ILO Work in Fishing Convention No.188 (2007) to enter into force

Landmark Convention will boost global efforts to ensure decent work for the world’s 38 million workers in the fishing sector.

News | 16 November 2016
© Ingrid Taylar 2016
GENEVA (ILO News) – New labour standards designed to improve working conditions for millions of workers in the fishing sector will enter into force a year from today, as Lithuania ratifies ILO Convention No. 188.

Over 38 million people work in capture fisheries globally, in an industry recognized as one of the most dangerous of all professions. The news of the Convention entering into force comes as a major boost to efforts to ensure decent work for fishers worldwide.

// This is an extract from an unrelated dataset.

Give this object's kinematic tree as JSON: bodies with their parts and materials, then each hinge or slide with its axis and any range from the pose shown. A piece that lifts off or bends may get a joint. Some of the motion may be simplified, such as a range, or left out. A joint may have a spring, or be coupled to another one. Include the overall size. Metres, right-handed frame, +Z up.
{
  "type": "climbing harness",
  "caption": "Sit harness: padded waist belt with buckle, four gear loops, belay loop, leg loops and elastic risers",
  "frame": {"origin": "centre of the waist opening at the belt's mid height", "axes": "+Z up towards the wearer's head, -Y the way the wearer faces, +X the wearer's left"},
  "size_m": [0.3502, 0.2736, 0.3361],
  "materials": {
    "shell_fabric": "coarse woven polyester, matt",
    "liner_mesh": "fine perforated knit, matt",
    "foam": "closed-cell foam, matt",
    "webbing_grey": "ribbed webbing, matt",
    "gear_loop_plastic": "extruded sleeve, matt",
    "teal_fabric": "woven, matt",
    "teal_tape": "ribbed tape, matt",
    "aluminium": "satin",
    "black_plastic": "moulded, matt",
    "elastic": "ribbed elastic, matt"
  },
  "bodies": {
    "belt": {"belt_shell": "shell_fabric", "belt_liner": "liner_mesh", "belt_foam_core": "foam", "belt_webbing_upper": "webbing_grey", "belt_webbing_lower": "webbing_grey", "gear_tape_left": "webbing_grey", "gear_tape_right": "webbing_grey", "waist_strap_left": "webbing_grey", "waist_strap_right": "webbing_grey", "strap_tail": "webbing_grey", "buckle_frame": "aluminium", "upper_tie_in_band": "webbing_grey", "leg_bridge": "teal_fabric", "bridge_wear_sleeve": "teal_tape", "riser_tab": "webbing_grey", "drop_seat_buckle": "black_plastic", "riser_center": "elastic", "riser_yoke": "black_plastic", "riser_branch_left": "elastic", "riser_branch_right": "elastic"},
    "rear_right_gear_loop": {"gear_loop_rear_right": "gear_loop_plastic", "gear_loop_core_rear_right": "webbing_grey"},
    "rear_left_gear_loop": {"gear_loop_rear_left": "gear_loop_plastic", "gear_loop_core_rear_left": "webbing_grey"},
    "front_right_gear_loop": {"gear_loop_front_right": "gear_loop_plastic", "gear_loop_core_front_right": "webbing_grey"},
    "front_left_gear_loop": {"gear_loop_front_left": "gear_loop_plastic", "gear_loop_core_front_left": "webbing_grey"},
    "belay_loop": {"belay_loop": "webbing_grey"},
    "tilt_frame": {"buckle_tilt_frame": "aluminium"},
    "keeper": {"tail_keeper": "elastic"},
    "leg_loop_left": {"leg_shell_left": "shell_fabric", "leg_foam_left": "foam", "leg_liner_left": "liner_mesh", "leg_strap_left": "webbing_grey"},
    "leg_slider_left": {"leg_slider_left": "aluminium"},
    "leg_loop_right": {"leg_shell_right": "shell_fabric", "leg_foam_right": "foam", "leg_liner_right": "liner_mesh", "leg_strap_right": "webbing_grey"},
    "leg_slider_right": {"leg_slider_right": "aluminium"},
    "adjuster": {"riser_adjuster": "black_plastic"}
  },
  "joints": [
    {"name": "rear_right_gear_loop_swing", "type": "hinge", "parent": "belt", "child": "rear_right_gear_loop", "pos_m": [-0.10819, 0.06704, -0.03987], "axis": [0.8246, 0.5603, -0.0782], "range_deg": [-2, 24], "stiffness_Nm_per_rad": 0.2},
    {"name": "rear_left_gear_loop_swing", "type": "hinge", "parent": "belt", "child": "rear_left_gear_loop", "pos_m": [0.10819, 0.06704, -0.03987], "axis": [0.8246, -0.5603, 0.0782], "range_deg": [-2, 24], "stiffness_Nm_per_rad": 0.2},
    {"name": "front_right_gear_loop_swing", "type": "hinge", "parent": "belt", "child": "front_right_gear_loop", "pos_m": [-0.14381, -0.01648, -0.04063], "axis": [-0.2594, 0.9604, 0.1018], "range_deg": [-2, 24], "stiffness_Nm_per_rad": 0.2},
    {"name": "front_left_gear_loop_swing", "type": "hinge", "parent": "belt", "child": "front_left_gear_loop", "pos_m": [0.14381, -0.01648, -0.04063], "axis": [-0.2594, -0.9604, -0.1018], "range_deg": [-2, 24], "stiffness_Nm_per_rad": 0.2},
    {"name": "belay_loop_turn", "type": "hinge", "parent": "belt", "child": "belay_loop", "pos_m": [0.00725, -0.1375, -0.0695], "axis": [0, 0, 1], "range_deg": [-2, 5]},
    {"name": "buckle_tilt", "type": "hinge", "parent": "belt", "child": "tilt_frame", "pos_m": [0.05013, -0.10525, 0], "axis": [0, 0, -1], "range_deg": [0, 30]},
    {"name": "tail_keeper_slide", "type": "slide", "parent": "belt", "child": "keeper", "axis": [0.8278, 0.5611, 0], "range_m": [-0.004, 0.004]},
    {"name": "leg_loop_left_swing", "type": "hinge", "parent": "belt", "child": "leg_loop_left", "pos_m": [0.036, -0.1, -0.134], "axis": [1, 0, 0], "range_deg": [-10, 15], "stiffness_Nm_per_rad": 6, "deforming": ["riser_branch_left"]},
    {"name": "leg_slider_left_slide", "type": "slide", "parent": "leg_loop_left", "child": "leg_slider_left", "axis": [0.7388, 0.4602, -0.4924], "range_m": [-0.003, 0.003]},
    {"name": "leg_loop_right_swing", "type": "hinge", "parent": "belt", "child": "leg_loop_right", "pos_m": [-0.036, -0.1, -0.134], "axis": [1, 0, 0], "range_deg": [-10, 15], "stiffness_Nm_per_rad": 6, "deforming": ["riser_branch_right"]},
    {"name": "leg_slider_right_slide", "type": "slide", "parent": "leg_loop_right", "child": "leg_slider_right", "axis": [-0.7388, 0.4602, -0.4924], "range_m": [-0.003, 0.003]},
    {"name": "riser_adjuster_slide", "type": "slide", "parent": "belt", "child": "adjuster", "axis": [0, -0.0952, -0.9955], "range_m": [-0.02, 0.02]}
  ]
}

“The entry into force of the Work in Fishing Convention is a milestone for the fishing industry,” said ILO Director-General Guy Ryder. “It will help to ensure decent working conditions on board fishing vessels and allows for minimum requirements to be enforced through labour inspections in foreign ports. The standards of the Convention can also play a preventative role in addressing unacceptable forms of work in the sector, including forced labour and child labour.”

Government, employer and worker delegates voted overwhelmingly to adopt the landmark Convention at the 96th annual conference of the International Labour Conference (ILC).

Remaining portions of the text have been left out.